Thursday, March 15, 2018

Chess: Son-in-law and Me.

by Angela K. Durden
Citizen JournalistBusiness writer, novelist, songwriter, and Technology inventor protecting creator's copyrights. 

This is an actual screenshot of me winning at an online game of chess.
I am white. The win came as a happy surprise to me.
I don't have many chess stories, but the one's I do have are doozies. You can read about one of those stories in the December 26, 2017, column on this site entitled "Chess: Perpetual Student, Old Boy, and Me."

This one today involves my now-ex Son-in-Law (SIL) when he wasn't ex. I wanted to learn and play chess. He did, too. They lived down the block. So, I bought a chess set. Many happy evenings transpired in which our spouses, that is to say my husband and daughter, watched TV in the living room as we sat at the kitchen table learning the game.

Oh, it was fun. I recalled the conversation I'd had with Perpetual Student and all that he'd taught me and all that he wished Old Boy would never learn, namely: Chess is a mind f*ck.

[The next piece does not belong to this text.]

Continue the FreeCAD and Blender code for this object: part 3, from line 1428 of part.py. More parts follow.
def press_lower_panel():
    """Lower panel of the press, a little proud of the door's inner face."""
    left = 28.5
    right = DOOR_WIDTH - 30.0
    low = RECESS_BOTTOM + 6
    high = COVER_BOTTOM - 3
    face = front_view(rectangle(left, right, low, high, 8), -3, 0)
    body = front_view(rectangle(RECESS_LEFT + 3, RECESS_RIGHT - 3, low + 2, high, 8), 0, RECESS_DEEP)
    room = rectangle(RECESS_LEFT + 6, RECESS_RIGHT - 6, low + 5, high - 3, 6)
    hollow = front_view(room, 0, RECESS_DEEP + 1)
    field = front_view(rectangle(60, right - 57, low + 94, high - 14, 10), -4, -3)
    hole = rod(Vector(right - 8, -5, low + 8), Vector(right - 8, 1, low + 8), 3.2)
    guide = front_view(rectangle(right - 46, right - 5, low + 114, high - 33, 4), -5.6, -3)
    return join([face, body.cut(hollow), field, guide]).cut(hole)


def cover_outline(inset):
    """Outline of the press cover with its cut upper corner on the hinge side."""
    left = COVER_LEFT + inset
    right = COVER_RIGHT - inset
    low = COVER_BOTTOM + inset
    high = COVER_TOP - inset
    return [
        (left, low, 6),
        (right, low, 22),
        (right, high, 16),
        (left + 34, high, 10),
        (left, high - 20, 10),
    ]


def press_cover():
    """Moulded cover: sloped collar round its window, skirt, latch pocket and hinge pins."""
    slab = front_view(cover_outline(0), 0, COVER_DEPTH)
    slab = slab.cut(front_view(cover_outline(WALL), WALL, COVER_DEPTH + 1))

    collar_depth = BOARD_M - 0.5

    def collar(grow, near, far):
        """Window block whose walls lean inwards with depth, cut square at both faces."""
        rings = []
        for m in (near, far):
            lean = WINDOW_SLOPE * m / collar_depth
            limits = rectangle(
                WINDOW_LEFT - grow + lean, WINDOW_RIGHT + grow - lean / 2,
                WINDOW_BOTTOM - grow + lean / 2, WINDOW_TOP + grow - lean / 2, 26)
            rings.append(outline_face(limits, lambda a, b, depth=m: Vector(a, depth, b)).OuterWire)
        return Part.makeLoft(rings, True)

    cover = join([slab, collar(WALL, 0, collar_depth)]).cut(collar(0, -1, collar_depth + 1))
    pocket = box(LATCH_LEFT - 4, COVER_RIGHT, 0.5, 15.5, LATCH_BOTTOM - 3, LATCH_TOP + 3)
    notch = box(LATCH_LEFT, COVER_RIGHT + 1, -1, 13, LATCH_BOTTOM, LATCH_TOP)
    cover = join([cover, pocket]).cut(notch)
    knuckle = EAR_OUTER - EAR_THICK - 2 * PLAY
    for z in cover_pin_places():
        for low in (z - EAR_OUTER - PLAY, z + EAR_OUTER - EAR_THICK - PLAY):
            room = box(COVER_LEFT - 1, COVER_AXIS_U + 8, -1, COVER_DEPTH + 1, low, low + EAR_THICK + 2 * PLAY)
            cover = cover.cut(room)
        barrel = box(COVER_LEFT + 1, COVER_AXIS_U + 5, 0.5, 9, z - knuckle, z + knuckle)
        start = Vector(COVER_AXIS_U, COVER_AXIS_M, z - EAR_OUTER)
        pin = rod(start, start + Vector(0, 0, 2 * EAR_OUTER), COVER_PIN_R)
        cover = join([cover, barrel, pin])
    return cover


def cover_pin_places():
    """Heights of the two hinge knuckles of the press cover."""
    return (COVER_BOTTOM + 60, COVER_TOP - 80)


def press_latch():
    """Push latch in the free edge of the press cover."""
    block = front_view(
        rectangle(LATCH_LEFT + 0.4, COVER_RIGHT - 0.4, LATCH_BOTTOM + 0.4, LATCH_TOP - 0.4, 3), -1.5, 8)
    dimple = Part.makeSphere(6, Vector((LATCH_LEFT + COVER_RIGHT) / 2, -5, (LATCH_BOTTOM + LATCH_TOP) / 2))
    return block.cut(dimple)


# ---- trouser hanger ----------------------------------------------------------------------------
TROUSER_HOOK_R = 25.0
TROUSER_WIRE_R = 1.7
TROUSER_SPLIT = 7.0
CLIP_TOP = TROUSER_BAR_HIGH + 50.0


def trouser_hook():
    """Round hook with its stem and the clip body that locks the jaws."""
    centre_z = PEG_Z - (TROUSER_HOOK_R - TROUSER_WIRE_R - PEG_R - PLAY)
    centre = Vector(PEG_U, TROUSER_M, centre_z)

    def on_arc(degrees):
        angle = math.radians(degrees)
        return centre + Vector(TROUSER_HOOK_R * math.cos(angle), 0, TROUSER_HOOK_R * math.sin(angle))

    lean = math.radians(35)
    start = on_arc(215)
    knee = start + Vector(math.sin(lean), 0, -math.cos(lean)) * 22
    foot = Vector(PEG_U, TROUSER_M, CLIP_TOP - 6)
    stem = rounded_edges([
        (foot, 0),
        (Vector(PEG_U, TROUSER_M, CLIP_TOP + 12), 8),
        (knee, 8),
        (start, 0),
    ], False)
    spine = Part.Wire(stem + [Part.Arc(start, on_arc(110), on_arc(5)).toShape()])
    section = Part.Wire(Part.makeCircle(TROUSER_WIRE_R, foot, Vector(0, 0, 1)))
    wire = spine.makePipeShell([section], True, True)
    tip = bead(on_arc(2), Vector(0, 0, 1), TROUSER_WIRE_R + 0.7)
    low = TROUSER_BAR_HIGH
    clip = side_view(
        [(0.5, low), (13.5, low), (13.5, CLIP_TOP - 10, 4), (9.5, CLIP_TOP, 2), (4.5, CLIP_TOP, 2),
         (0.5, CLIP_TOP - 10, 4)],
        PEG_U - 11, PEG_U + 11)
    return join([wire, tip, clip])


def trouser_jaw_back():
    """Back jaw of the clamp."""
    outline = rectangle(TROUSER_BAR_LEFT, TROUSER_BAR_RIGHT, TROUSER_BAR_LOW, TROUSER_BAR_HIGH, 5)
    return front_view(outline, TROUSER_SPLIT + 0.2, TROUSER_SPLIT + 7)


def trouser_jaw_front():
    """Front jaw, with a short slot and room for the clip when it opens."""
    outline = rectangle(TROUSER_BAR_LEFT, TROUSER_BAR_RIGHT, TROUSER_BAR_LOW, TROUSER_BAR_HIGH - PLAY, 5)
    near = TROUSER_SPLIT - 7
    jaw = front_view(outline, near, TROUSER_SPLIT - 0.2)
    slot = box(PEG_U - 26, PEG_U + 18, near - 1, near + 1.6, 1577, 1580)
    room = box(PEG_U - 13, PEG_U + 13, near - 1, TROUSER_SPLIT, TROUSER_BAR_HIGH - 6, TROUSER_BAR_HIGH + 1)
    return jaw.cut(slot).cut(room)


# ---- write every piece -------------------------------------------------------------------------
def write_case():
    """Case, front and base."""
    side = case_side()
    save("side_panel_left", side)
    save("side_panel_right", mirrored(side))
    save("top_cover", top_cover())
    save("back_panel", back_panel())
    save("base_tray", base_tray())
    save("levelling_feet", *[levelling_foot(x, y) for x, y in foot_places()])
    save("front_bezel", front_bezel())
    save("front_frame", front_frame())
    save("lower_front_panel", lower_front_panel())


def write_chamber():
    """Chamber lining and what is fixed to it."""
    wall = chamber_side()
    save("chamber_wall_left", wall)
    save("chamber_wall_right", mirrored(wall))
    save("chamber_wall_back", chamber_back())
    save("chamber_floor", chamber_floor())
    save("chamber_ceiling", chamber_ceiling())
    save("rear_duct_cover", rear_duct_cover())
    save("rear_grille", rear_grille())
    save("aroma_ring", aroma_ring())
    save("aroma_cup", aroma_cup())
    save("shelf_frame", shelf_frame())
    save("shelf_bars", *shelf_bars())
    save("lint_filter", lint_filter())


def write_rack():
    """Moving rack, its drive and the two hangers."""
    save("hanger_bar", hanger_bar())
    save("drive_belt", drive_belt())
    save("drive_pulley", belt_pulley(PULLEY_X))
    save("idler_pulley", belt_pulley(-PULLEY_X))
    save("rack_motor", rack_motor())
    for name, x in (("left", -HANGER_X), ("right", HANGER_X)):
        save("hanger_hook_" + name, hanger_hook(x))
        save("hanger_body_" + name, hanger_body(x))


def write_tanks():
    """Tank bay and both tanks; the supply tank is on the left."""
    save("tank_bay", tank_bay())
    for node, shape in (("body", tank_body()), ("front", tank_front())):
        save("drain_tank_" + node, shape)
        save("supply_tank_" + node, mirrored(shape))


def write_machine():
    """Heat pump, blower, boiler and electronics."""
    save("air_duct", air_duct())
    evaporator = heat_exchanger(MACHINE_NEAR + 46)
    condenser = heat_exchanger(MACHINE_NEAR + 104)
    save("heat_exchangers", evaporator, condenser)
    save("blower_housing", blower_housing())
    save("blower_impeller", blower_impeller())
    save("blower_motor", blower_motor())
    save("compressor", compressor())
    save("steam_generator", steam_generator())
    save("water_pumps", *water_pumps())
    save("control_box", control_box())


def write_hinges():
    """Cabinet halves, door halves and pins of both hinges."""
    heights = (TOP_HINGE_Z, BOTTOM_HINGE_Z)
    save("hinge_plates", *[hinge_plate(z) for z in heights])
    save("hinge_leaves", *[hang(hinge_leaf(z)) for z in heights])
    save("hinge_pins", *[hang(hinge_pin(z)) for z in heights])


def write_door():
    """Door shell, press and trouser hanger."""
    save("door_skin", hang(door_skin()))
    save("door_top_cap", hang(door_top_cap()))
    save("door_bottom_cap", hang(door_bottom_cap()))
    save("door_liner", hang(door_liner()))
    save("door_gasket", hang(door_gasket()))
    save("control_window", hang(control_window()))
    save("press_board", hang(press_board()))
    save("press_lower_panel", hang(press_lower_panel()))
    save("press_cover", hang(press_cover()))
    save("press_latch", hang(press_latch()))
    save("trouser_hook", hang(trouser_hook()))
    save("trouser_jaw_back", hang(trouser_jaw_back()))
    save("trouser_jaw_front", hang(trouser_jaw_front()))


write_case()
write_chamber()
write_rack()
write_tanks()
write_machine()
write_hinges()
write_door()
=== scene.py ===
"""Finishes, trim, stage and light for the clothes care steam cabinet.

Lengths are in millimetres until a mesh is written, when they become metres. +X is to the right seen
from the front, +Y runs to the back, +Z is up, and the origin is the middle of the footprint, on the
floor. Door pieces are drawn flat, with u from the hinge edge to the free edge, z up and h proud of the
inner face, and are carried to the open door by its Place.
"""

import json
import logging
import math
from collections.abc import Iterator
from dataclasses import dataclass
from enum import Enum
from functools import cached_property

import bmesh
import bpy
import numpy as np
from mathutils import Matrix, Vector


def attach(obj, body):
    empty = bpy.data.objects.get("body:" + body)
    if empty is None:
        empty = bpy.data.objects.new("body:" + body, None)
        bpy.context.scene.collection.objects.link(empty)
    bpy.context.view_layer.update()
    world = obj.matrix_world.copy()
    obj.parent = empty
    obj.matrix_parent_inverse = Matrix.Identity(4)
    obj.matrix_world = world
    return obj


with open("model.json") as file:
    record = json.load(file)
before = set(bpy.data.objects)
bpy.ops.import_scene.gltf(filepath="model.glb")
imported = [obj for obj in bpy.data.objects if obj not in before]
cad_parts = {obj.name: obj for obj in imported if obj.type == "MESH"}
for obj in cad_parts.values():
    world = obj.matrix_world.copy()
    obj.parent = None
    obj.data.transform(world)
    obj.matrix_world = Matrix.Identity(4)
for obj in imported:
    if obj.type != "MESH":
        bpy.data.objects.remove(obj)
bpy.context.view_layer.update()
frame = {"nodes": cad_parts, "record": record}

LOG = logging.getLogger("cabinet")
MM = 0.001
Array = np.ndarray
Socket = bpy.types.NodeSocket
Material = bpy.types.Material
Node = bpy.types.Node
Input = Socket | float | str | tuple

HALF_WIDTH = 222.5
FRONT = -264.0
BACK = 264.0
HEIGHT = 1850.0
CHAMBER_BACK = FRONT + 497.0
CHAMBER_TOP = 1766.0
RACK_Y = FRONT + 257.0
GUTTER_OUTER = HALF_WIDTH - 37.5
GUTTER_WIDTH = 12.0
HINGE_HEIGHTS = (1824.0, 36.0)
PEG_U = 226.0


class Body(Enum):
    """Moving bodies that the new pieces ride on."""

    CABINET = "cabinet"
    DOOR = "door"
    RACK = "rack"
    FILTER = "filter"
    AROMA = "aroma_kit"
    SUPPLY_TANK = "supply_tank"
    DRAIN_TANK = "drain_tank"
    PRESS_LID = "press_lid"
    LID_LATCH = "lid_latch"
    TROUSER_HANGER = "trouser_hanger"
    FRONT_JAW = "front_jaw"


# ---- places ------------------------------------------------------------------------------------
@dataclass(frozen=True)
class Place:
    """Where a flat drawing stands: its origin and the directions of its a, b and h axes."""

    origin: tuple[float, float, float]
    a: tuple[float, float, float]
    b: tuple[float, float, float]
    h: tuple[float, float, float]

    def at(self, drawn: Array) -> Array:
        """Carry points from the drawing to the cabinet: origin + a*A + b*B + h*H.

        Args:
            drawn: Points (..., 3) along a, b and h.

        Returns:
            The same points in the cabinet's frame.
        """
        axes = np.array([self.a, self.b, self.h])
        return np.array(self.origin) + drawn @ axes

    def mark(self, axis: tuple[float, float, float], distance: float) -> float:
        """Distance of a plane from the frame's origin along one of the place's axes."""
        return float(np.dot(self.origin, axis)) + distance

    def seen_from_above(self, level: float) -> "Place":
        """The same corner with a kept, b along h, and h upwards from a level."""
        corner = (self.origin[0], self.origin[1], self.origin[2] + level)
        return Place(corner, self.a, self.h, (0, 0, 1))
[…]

And since Son-in-Law's mind was so easy to screw with, of course the game was much more fun for me than for him.

You see, he was serious about it. He would be better than Mother-in-Law (MIL). He. Would. Beat. HER!

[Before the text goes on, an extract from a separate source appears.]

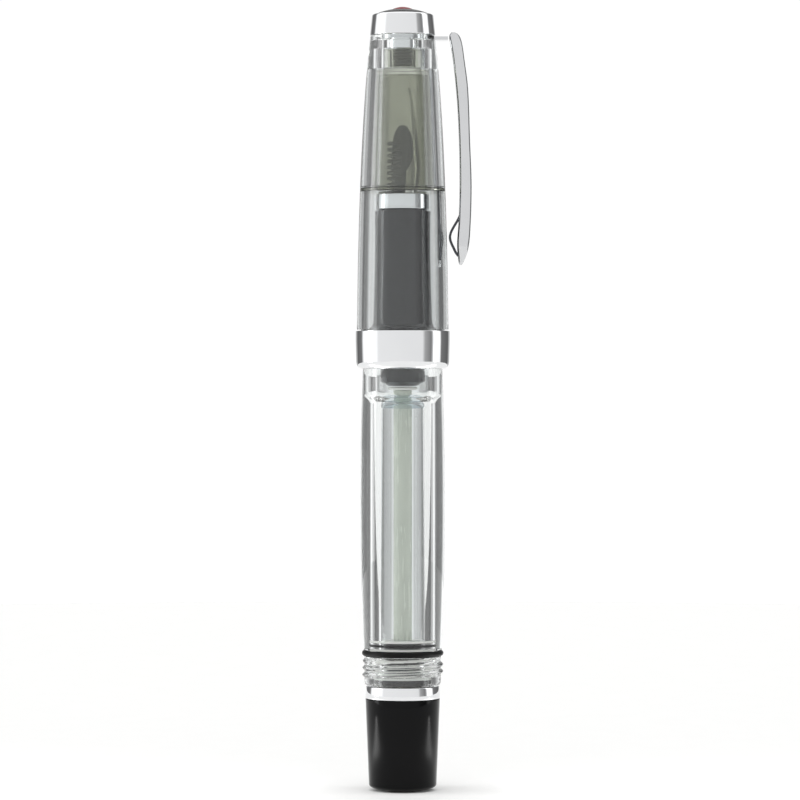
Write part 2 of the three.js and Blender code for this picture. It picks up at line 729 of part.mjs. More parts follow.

Frankly, and truth be told, neither of us are very good at it. We're equally matched in chess skills. He won 49.5 percent of the games and I won the rest. For the most part, 98.25 of those games were not too-too exciting.

But the other 1.75 percent is where the mind games blossomed. In those is where I really got to mess with his mind. For instance, here's one story:

So, there was SIL, chasing MIL around the board and somehow or another, MIL managed to continue to avoid SIL even though SIL massively outgunned MIL. Technically you could have called the game a draw, but SIL would not let that happen. He. Would. Beat. MIL!

"MIL! Give up. You know you've lost."

"Clearly, SIL, you can see I have not lost, but it is you who have no more options. You're out of opportunity to..."

"I am not. You are, MIL."
"Nope, SIL."
"Yes! Give up, MIL."
"Never! Not me, SIL."

And so on for at least ten minutes during which time — I am confident memory serves me accurately — I laughed cruelly at SIL and continued to taunt him on the board and with verbal thrusts aimed at his manhood until he stood up, laid down his piece on the board, threw his hands up in the air, and cried out, "You win. I can't take it anymore."

I said, "Are you conceding I've won?"

"Yes! Yes! Damn you! I'm never playing with you again. Aaargh!"

And we never played again. Mostly because of the divorces that followed, but I didn't miss the game because truthfully I don't like it. It's boring because it is so rule bound and relies on its own mystique to keep people coming back for more.

The mystique is that it is war. And that, if you are good at strategy on the chess board, then somehow you are good at strategy on the battlefield.

Well chess isn't war and the board isn't the battlefield.
Ideology and practicality are two different things.

Then again, if you can convince the enemy they've lost, then you will win. So maybe chess is war after all.